### GIVEN MATERIAL ###

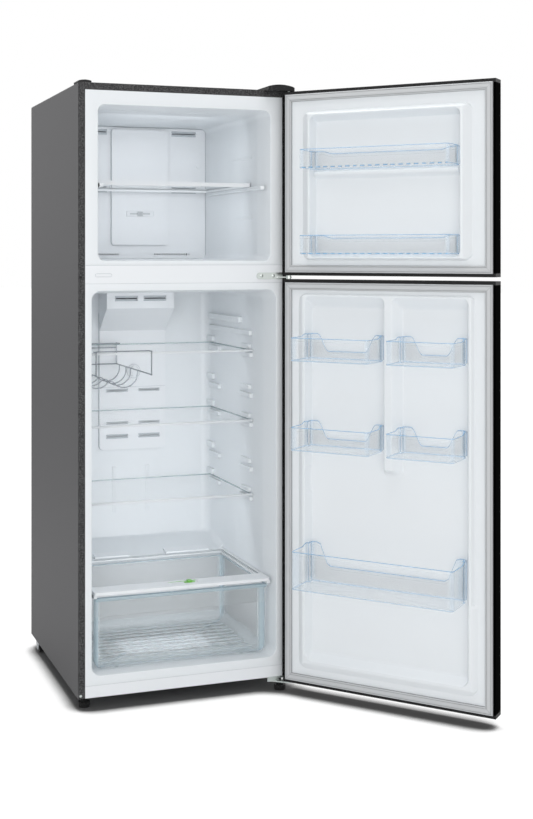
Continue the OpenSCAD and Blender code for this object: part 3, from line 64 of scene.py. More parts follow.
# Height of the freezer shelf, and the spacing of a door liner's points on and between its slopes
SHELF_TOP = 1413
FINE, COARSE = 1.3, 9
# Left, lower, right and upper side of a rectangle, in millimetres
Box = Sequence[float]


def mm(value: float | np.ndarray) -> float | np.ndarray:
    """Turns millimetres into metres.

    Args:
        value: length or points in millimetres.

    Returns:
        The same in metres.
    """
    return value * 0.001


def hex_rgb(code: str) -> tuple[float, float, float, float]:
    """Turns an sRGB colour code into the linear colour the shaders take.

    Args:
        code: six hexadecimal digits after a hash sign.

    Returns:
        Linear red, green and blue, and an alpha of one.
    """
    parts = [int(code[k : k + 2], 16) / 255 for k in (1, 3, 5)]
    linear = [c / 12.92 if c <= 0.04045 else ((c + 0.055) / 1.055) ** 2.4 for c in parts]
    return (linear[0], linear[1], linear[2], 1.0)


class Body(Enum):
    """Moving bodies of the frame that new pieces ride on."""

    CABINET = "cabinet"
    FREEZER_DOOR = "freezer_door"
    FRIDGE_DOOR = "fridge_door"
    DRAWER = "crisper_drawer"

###

> **TASK DIRECTIONS**
Exactly as they stand, set down the lines from the top of the data through the line with "code: six hexadecimal".

> **ANSWER TO THE TASK**
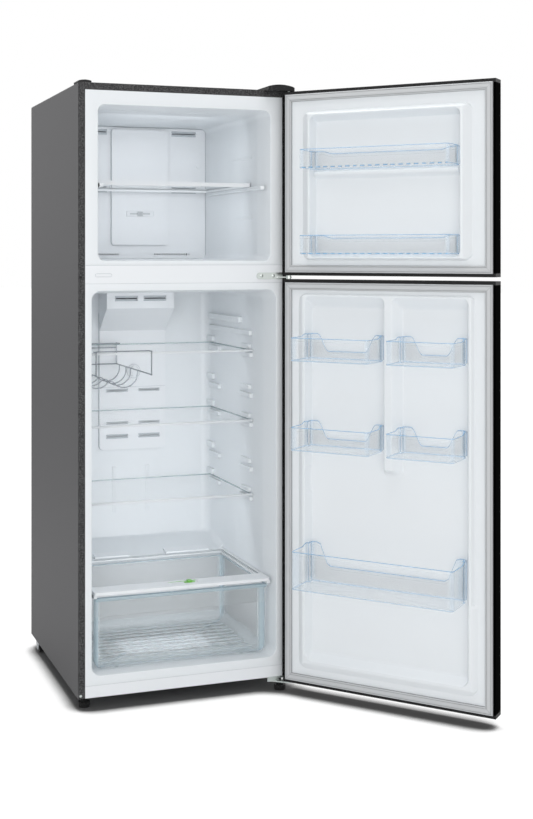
Continue the OpenSCAD and Blender code for this object: part 3, from line 64 of scene.py. More parts follow.
# Height of the freezer shelf, and the spacing of a door liner's points on and between its slopes
SHELF_TOP = 1413
FINE, COARSE = 1.3, 9
# Left, lower, right and upper side of a rectangle, in millimetres
Box = Sequence[float]


def mm(value: float | np.ndarray) -> float | np.ndarray:
    """Turns millimetres into metres.

    Args:
        value: length or points in millimetres.

    Returns:
        The same in metres.
    """
    return value * 0.001


def hex_rgb(code: str) -> tuple[float, float, float, float]:
    """Turns an sRGB colour code into the linear colour the shaders take.

    Args:
        code: six hexadecimal digits after a hash sign.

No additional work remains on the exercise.